Hormuz Chokepoint Premium
A renewed Hormuz shock is not only an oil-price story. It tests whether a route treated as free infrastructure becomes a priced delivery gate across shipping, insurance, LNG, inventories, and energy-security capital.
Evidence
Level 3 delivery-gate inference; Level 4 conditional repricing scenario. Current shipping and insurance data require refresh.
Core demand
Energy delivery that reaches the buyer: barrels and LNG cargoes that arrive, not supply that exists only upstream.
Boundary
Candidate signal only. It should be upgraded only after refreshed transit, cargo, insurance, and official-warning evidence.
Signal map
Capital flow
Capital responds to the risk that energy supply is available upstream but less reliable at delivery: crude, LNG, refined products, storage, shipping, insurance, and energy-security projects.
Delivery chain
Production -> port access -> route clearance -> insurance -> tanker willingness -> cargo arrival -> inventory and downstream demand.
Decision variable
The Strait of Hormuz as a physical and commercial gate, including routing control, war-risk insurance, AIS behavior, port access, and bypass capacity.
Capital relevance
Research-candidate exposures include non-Hormuz LNG supply, bypass corridors, port logistics, risk-bearing shipping capacity, insurance, inventory, and energy-security capex. Pricing and rent capture require separate review.
Verification signals
- Transit counts remain below the pre-shock baseline after the first calm.

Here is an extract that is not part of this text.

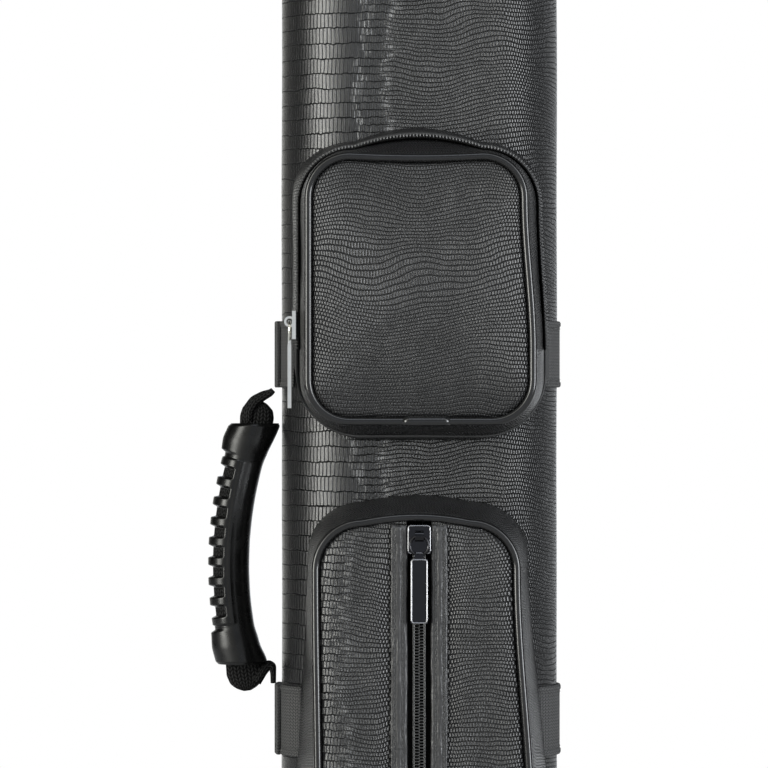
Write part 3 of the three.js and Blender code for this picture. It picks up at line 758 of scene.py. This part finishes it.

- War-risk premiums, tanker U-turns, AIS gaps, or delayed LNG loadings persist.
- Importers, insurers, or shippers change contract language, inventory policy, or routing behavior.
Disproof signals
- Transit normalizes and risk premiums fall without sustained routing changes.
- Threat levels, port restrictions, and cargo disruptions step down cleanly.
- Energy prices, cargo behavior, and insurance costs stop reflecting chokepoint risk.
Opportunity scenario: if reliable arrival becomes the scarce product, pricing power can move toward the layers that control route substitution, insurance, inventory, port execution, and alternative supply. The scenario should be withdrawn if the disproof conditions appear.